Copy out exactly the lines from the start of the data to the line containing "PLATE_Z = 14.4". Include both.

(Data lines):
◆ ◆ ◆ ◆ ◆

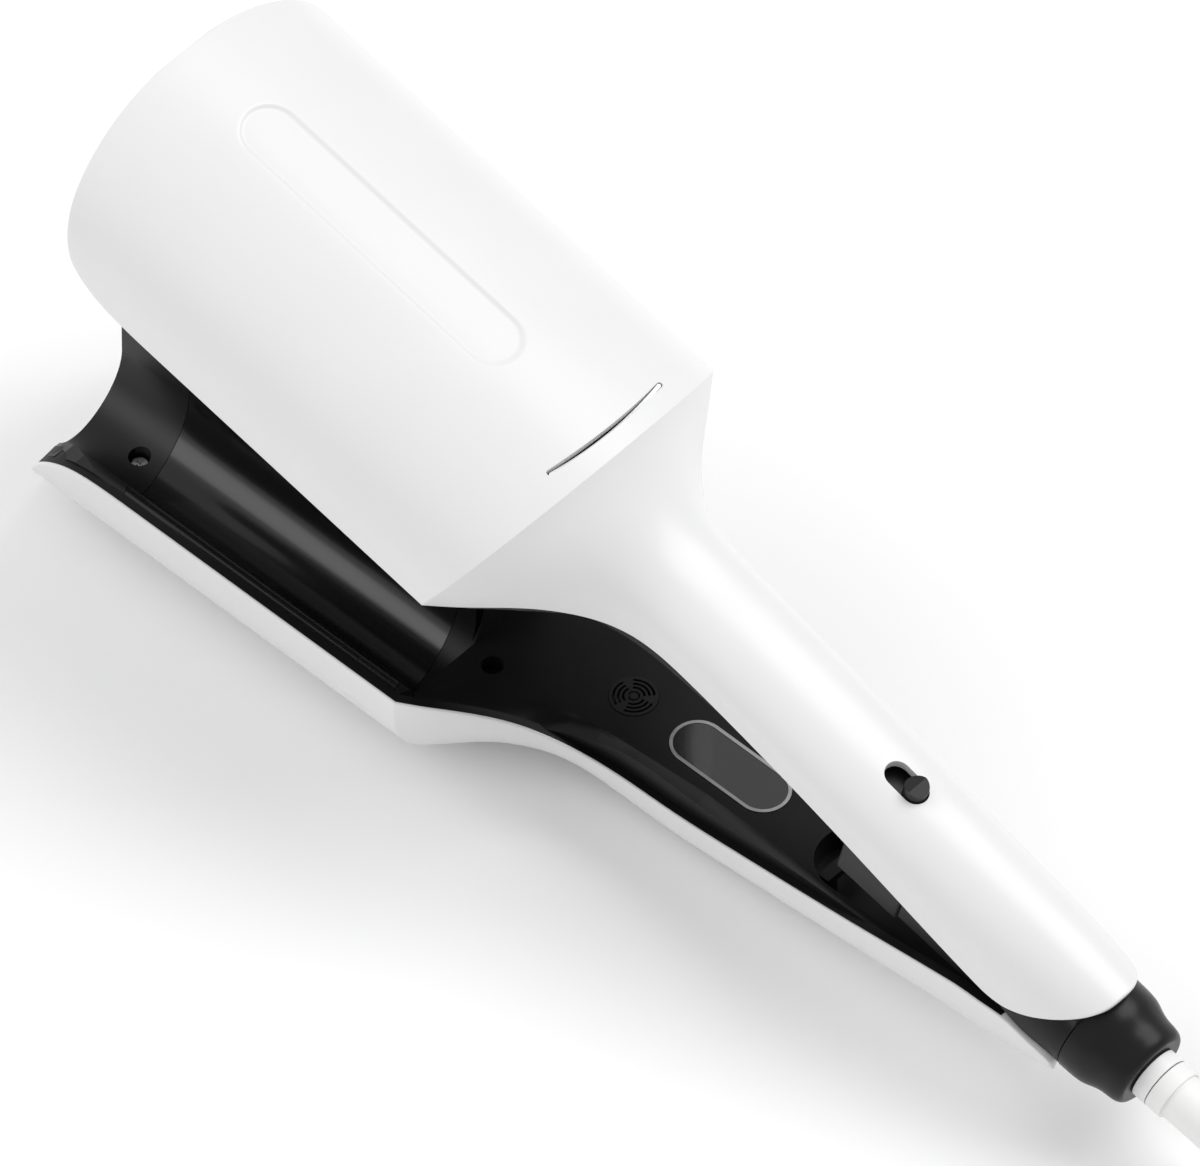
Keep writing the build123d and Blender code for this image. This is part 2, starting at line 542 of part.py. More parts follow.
# ================================================================== lock
BOSS_X0, BOSS_X1 = -62.5, -44.3
BOSS_Z = -10.8
LEG_Z = -9.6
TOOTH_TIP = -63.3        # reach of the tooth when unlocked
PLATE_Z = 14.4           # underside of the slider's plate

with BuildPart() as lock_boss:
    extrude(rect(flat(UP, BOSS_Z), BOSS_X0, BOSS_X1, -BLOCK_Y, BLOCK_Y), amount=PLATE_Z - 0.05 - BOSS_Z)
    fillet(lock_boss.edges().filter_by(Axis((0, 0, 0), tuple(UP.z_dir))), radius=1.2)
    add(upper_fill.part, mode=Mode.INTERSECT)
    extrude(rect(flat(UP, BOSS_Z + 1.0), BOSS_X0 + 1.5, BOSS_X1 - 1.5, -6.0, 6.0), amount=40, mode=Mode.SUBTRACT)
    # window in the front wall for the tooth
    extrude(rect(flat(UP, BOSS_Z + 1.0), BOSS_X0 - 2, BOSS_X0 + 2, -3.4, 3.4), amount=2.0, mode=Mode.SUBTRACT)
keep(lock_boss, "lock_boss")

with BuildPart() as lock_slider:
    extrude(rect(flat(UP, PLATE_Z), -66.0, -46.2, -4.6, 4.6), amount=1.6)
    # thumb post standing up through the slot, with a ridged top
    extrude(disc(flat(UP, PLATE_Z), -54.6, 0, 2.75), amount=8.2)
    extrude(poly(side(UP), [(-58, 21.4), (-54.6, 22.6), (-51, 21.4), (-51, 26), (-58, 26)]),
            amount=6, both=True, mode=Mode.SUBTRACT)
    # leg down inside the boss, with the locking tooth at its foot
    extrude(rect(flat(UP, LEG_Z), -55.2, -52.8, -3.0, 3.0), amount=PLATE_Z - LEG_Z)
    extrude(rect(flat(UP, LEG_Z), TOOTH_TIP, -52.8, -3.0, 3.0), amount=1.4)
keep(lock_slider, "lock_slider")

# catch bar across the front of the pocket, over the tooth when locked
with BuildPart() as lock_catch:
    extrude(rect(flat(LO, -7.6), -69.0, -66.0, -POCKET_Y + 1.2, POCKET_Y - 1.2), amount=2.0)
    extrude(rect(flat(LO, POCKET_Z), -69.0, -66.0, -POCKET_Y + 1.2, -5.5), amount=6.4)
    extrude(rect(flat(LO, POCKET_Z), -69.0, -66.0, 5.5, POCKET_Y - 1.2), amount=6.4)
keep(lock_catch, "lock_catch")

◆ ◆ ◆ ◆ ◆

(Response to the task):
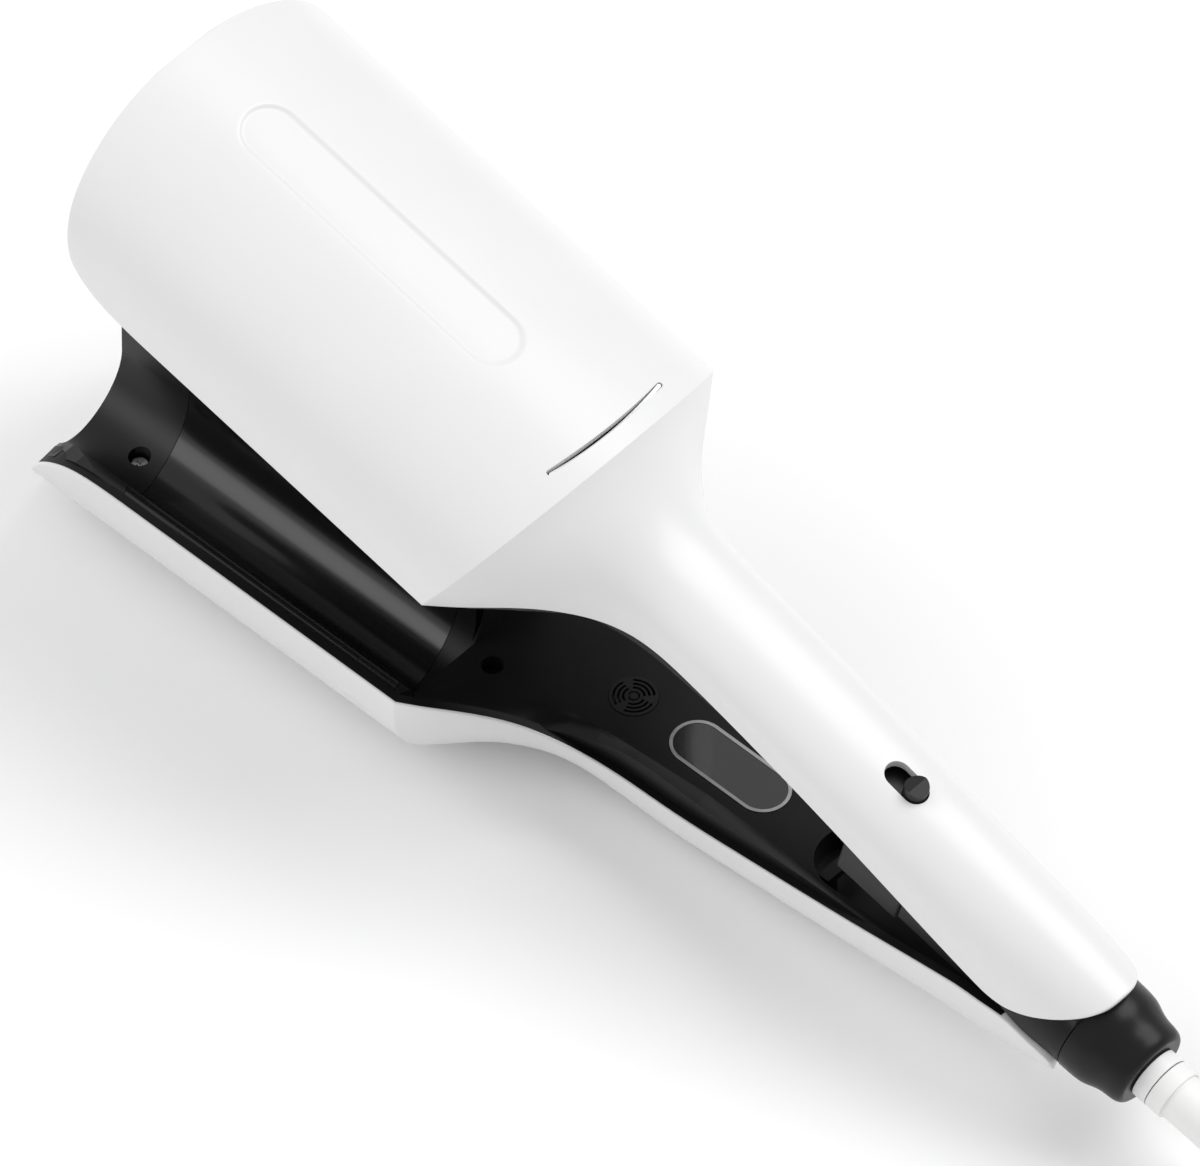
Keep writing the build123d and Blender code for this image. This is part 2, starting at line 542 of part.py. More parts follow.
# ================================================================== lock
BOSS_X0, BOSS_X1 = -62.5, -44.3
BOSS_Z = -10.8
LEG_Z = -9.6
TOOTH_TIP = -63.3        # reach of the tooth when unlocked
PLATE_Z = 14.4           # underside of the slider's plate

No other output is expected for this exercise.